AI proves a qualified second reader for screening mammography
Breast screening AI has tied the averaged performance of 552 human readers at detecting or ruling out cancer in a study sample of 120 cases.
Further, when referencing the algorithm’s recall rates to mean human reader performance, the AI notched another tie (90% to 91% sensitivity and 76% to 77% specificity).
The cases contained 161 normal breasts, 70 malignant breasts and nine benign breasts. The readers included 315 board-certified radiologists, 206 U.K. radiographers and 31 breast clinicians.
The study was conducted at the University of Nottingham in the U.K. and published in Radiology Sep. 5 [1].
For the head-to-head matchup, Yan Chen and colleagues used two test sets of 60 challenging cases each.

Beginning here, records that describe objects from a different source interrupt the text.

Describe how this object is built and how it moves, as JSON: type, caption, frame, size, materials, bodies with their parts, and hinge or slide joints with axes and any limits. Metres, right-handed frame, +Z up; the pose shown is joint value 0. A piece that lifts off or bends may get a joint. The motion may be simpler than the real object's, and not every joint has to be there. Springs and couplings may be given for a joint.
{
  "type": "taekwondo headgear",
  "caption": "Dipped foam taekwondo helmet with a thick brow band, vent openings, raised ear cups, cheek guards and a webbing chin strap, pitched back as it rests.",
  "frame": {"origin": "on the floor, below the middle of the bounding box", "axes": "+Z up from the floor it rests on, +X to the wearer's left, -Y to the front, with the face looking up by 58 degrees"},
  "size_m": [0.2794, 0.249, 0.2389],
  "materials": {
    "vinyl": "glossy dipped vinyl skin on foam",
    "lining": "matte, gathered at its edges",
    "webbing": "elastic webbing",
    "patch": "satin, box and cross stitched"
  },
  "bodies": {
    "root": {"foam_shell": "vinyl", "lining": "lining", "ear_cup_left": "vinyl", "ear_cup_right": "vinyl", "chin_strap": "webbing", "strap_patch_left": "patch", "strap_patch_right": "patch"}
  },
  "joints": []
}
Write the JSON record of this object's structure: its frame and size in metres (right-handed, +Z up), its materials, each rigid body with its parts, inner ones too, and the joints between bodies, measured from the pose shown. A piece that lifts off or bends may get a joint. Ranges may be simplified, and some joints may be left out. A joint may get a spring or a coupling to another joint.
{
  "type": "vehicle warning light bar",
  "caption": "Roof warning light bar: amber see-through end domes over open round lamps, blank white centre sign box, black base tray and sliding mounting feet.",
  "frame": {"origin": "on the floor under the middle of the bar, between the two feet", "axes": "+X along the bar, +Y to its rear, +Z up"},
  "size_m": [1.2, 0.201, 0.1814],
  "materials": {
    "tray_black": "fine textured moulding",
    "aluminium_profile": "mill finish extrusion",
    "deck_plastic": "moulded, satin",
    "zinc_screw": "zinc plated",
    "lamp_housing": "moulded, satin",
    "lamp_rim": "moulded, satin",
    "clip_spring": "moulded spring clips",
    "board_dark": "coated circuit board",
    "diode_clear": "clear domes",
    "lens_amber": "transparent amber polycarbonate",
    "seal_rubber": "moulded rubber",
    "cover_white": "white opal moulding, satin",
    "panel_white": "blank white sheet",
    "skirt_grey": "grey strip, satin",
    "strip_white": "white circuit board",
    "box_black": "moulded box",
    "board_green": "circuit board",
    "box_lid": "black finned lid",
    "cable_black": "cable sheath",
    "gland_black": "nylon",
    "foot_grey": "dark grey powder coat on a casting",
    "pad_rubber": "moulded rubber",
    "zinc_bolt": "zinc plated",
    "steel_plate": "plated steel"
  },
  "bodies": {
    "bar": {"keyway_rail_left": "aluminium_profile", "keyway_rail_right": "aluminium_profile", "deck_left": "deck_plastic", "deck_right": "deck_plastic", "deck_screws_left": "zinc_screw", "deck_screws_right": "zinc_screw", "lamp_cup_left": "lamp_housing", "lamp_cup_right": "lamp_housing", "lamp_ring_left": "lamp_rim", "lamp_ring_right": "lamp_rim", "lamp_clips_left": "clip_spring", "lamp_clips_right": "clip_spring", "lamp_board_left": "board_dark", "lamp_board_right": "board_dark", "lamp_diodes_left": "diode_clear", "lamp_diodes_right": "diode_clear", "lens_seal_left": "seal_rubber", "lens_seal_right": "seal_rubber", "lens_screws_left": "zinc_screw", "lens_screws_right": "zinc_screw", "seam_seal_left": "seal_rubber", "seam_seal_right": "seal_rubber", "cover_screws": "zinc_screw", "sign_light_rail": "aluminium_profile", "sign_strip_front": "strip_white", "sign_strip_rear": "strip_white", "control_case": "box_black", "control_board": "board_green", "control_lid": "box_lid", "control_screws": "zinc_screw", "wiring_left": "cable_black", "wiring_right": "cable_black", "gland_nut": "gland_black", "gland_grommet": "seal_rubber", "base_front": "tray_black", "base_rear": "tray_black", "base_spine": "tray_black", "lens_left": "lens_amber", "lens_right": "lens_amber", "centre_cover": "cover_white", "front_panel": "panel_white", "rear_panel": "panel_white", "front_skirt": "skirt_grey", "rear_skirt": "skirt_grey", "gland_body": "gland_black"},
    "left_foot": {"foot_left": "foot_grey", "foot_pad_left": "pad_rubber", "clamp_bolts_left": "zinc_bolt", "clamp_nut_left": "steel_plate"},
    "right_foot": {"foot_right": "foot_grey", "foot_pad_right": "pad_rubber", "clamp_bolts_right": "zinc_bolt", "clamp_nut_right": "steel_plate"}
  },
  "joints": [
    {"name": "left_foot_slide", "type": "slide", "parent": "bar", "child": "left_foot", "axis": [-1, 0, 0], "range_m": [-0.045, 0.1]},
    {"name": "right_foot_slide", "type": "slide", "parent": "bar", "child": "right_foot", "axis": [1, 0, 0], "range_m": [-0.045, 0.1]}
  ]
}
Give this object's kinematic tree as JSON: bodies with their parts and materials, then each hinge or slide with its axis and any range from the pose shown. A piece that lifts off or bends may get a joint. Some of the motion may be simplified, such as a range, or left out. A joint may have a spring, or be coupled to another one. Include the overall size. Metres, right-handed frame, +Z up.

They drew the sets from a performance-assessment scheme called “Performs,” for Personal Performance in Mammographic Screening, which has been used to test mammographers for more than 30 years in the U.K.
The researchers had the human readers take the tests in 2021 and the AI in 2022.
The readers, human and machine alike, scored the images by assigning a suspicion-of-malignancy score to anomalous features in each breast.
Concept proven, clinical to come
Reviewing the results, Chen and colleagues found almost no difference at the breast level between the AUC for AI and the AUC for human readers (0.93% and 0.88%, respectively).
When applying a set threshold for recall scores, they again found no significant difference in sensitivity (84% for the AI, 90% for the humans).
Interestingly, the AI had notably higher specificity than the humans, 89% vs. 76%.
In their discussion, Chen and co-authors acknowledge several limitations in study design. First among these is the small size and atypical composition of mammograms in the Performs datasets.
Given these weaknesses, the cases used were not representative of typical screening populations: They are “enriched” with purposely difficult cases, probably don’t reflect a racially or ethnically diverse set of patients and, for these reasons and more, are questionably generalizable.
Nevertheless, Chen and co-authors maintain, the use of external quality assessment schemes like Performs “may provide a model for regularly assessing the performance of AI in a way similar to the monitoring of human readers. … [F]urther work is needed to ensure this assessment model could work for other AI algorithms, screening populations and readers.”
So much for second reads?
In an accompanying opinion piece, Yale radiologist Liane Philpotts, MD, suggests the success of AI in the Nottingham study means the days of double reading are numbered [2].
While European guidelines recommend double reading of all mammograms, Philpotts remarks, shortages of qualified readers around the world “make double reading an unsustainable burden for which AI is a logical solution.”
More:
“While double reading has generally not been used in the United States, many U.S. radiologists interpreting mammograms are nonspecialized and do not read high volumes of mammograms. Thus, the AI system evaluated by Chen et al. could be used as a supplemental tool to aid the performance of readers in the United States or in other countries where screening programs use a single reading.”